Opisanie Swiata - Verônica Stigger




 Imaginação, memórias, viagem

Com um título quase impronunciável, cuja tradução se descobre ao final (“Descrição do mundo”), o livro da escritora gaúcha Verônica Stigger (publicado pela editora Sesi-SP, em 2018, com uma capa tão difícil quanto o título), é um convite a uma viagem não só alucinógena, daquelas que é possível experienciar depois de um baseado, como também literal, por narrar relações humanas num navio da Europa ao Brasil na primeira metade do século XX.

A edição é muito bonita, com imagens ilustrativas de postais ou de anúncios de jornais, e com páginas em diferentes cores e tonalidades, o que traz alguma leveza e encantamento ao suporte material.

Imaginação parece não faltar à Verônica Stigger, pois a capacidade inventiva das ações, do desenrolar dos processos ou, principalmente, da caracterização dos personagens é fantástica (ver, por exemplo, p. 101). Essa profusão imaginativa dá margem também à percepção de ausência de clareza de uma temporalidade específica, pois se a tônica está pautada nas primeiras décadas do século XX, em determinada passagem, a narradora/autora refere jogos e brincadeiras típica dos anos 1980 (p. 110). O mesmo vale para outros aspectos: a trama é construída no realismo, com uma preocupação com o “real”, o verossímel, com altas doses de fantástico e maravilhoso.

A narrativa não conhece um único tom e ritmo e tem diferentes narradores, ora em primeira, ora em terceira pessoa. Com altos e baixos, o leitor vai sendo conduzido e provocado, de modo que diversos sentimentos podem ser aflorados ao longo da leitura, como aborrecimento, empolgação, comoção e melancolia.  

Teoricamente, dois são os principais personagens, Opalka e Bopp, que se encontram na Europa às vésperas da Segunda Guerra Mundial (embora a autora não mencione) e, juntos viajam ao Brasil para visitar o filho de Opalka que está hospitalizado em fase terminal, em Manaus. Mas ao longo da trama, surgem diversos personagens e parece que pequenos contos são costurados à história, sendo que os personagens Opalka e Bopp quase desaparecem ou são inseridos num esforço de coincidência ou naturalidade. O que incita a leitura é a curiosidade sobre o possível encontro entre Opalka e seu filho doente, mas os pequenos contos inseridos, às vezes parecem sem propósitos claros, como o colocado entre as páginas 81 e 83. De toda forma, a despreocupação da autora em narrar uma história encerrada em práticas e comportamentos condizentes com a experiência humana do início do século XX, permite se divertir com a conjugação de atitudes, sentimentos e relações afetivas típicas da contemporaneidade.

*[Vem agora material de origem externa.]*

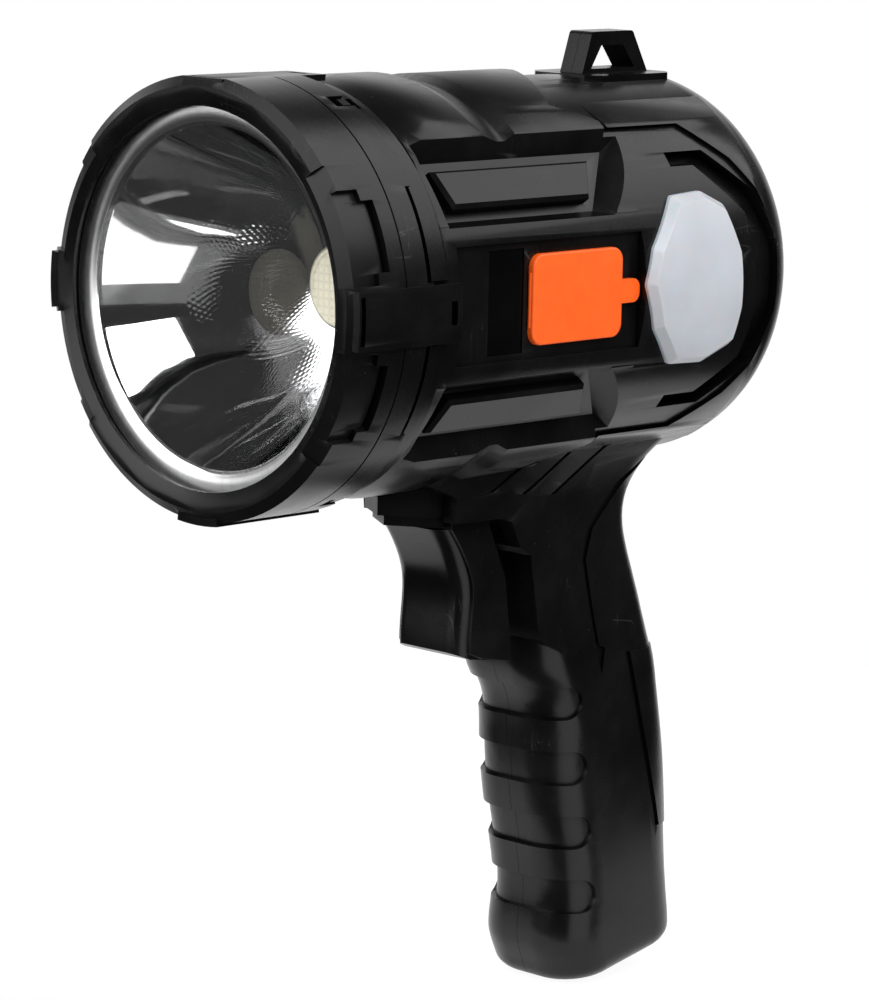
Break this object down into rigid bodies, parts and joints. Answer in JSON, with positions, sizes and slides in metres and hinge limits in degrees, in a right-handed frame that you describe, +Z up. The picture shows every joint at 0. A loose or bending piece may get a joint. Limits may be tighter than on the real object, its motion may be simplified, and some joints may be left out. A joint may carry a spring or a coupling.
{
  "type": "handheld searchlight",
  "caption": "Pistol-grip searchlight with a round snap bezel, polished reflector, side work light, covered charging ports and a squeeze trigger.",
  "frame": {"origin": "middle of the hand grip, on the plane between the two housing halves", "axes": "+Z up along the grip towards the barrel, -Y towards the lens, +X towards the side with the side lamp and the charging cover"},
  "size_m": [0.1028, 0.1605, 0.2352],
  "materials": {
    "black_abs": "satin black moulding with a soft sheen",
    "black_trigger": "satin black moulding",
    "orange_silicone": "soft orange silicone",
    "clear_lens": "clear polished",
    "gasket_rubber": "soft black",
    "mirror_aluminium": "polished mirror inside",
    "emitter_phosphor": "cream phosphor in a white ring",
    "board_white": "white solder mask",
    "board_green": "green solder mask",
    "screw_steel": "zinc plated",
    "sink_aluminium": "bare extruded",
    "milky_diffuser": "milky translucent",
    "smoked_window": "smoked black gloss",
    "led_package": "white package with yellow phosphor",
    "chip_black": "moulded epoxy",
    "socket_steel": "nickel plated shell",
    "spring_steel": "bright spring wire",
    "switch_plastic": "black moulding",
    "plunger_plastic": "red button",
    "cell_wrap": "blue shrink wrap over a metal can",
    "contact_nickel": "nickel plated",
    "wire_pvc": "PVC insulation"
  },
  "bodies": {
    "housing": {"housing_left": "black_abs", "housing_right": "black_abs", "housing_screws": "screw_steel", "bezel_ring": "black_abs", "front_lens": "clear_lens", "lens_gasket": "gasket_rubber", "reflector": "mirror_aluminium", "led_emitter": "emitter_phosphor", "led_board": "board_white", "led_board_screws": "screw_steel", "heat_sink": "sink_aluminium", "heat_sink_screws": "screw_steel", "side_lamp_diffuser": "milky_diffuser", "side_lamp_board": "board_white", "side_lamp_leds": "led_package", "indicator_window": "smoked_window", "charge_leds": "led_package", "control_board": "board_green", "control_board_parts": "chip_black", "control_board_screws": "screw_steel", "usb_output_socket": "socket_steel", "usb_input_socket": "socket_steel", "trigger_pin": "screw_steel", "trigger_spring": "spring_steel", "switch_body": "switch_plastic", "battery_cell": "cell_wrap", "battery_tray": "switch_plastic", "battery_plate_contact": "contact_nickel", "battery_coil_contact": "contact_nickel", "battery_wires": "wire_pvc", "led_wires": "wire_pvc", "switch_wires": "wire_pvc", "side_lamp_wires": "wire_pvc"},
    "trigger": {"trigger": "black_trigger"},
    "plunger": {"switch_plunger": "plunger_plastic"},
    "cover": {"usb_cover": "orange_silicone"}
  },
  "joints": [
    {"name": "trigger_pull", "type": "hinge", "parent": "housing", "child": "trigger", "pos_m": [0, -0.04532, 0.0804], "axis": [1, 0, 0], "range_deg": [0, 6], "stiffness_Nm_per_rad": 0.6, "springref_deg": -5.73, "deforming": ["trigger_spring"]},
    {"name": "plunger_travel", "type": "slide", "parent": "housing", "child": "plunger", "axis": [0, 1, 0], "range_m": [0, 0.0021], "stiffness_N_per_m": 16, "springref_m": -0.0004},
    {"name": "cover_swing", "type": "hinge", "parent": "housing", "child": "cover", "pos_m": [0.0444, -0.06507, 0.131], "axis": [0, 0, -1], "range_deg": [0, 115]}
  ],
  "couplings": [
    {"joint": "plunger_travel", "follows": "trigger_pull", "m_per_rad": 0.02}
  ]
}
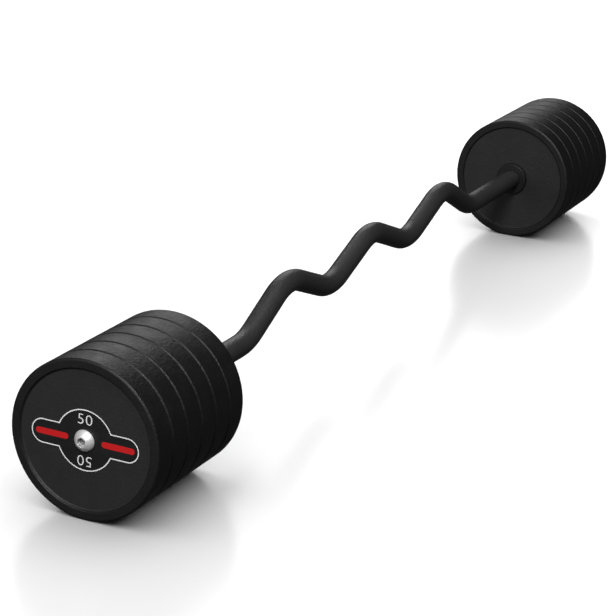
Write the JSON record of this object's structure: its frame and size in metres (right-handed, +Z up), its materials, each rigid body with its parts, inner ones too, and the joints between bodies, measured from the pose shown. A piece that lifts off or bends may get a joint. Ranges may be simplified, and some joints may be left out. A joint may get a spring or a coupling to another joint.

O modo como a narradora/autora descreve as características físicas e emocionais dos personagens, toda vez que aparece um novo sujeito, é absolutamente criativo, mas parece quebrar a fluidez da narrativa, tornando-se cansativo. Por vezes, pegava-me distraído e tinha que ler novamente um parágrafo ou uma página inteira para entender o fluxo. Particularmente, gosto de ir descobrindo o personagens ao longo da história.

Em toda obra, o personagem Bopp parece ganhar apreço e admiração da narradora, mas especialmente no final (p. 146-147). Ele é comunicativo, às vezes inconveniente, metido, curioso e debochado, e tem ainda uma peculiaridade própria de como os europeus enxergam os brasileiros: é folgado. Ao longo da narrativa, vai se revelando sensível e poeta, mas também chato e (sutilmente?) machista (p. 72), homofóbico e gordofóbico (p. 49).

A mensagem que o livro parece trazer é a das memórias e dos afetos das relações entre pais e filhos e a própria obra é dedicada por Stigger a seu pai. Do que é possível concluir também que o enredo pode ser encarado como as memórias da autora não somente das suas viagens e descobertas, mas fundamentalmente da sua relação com seu pai.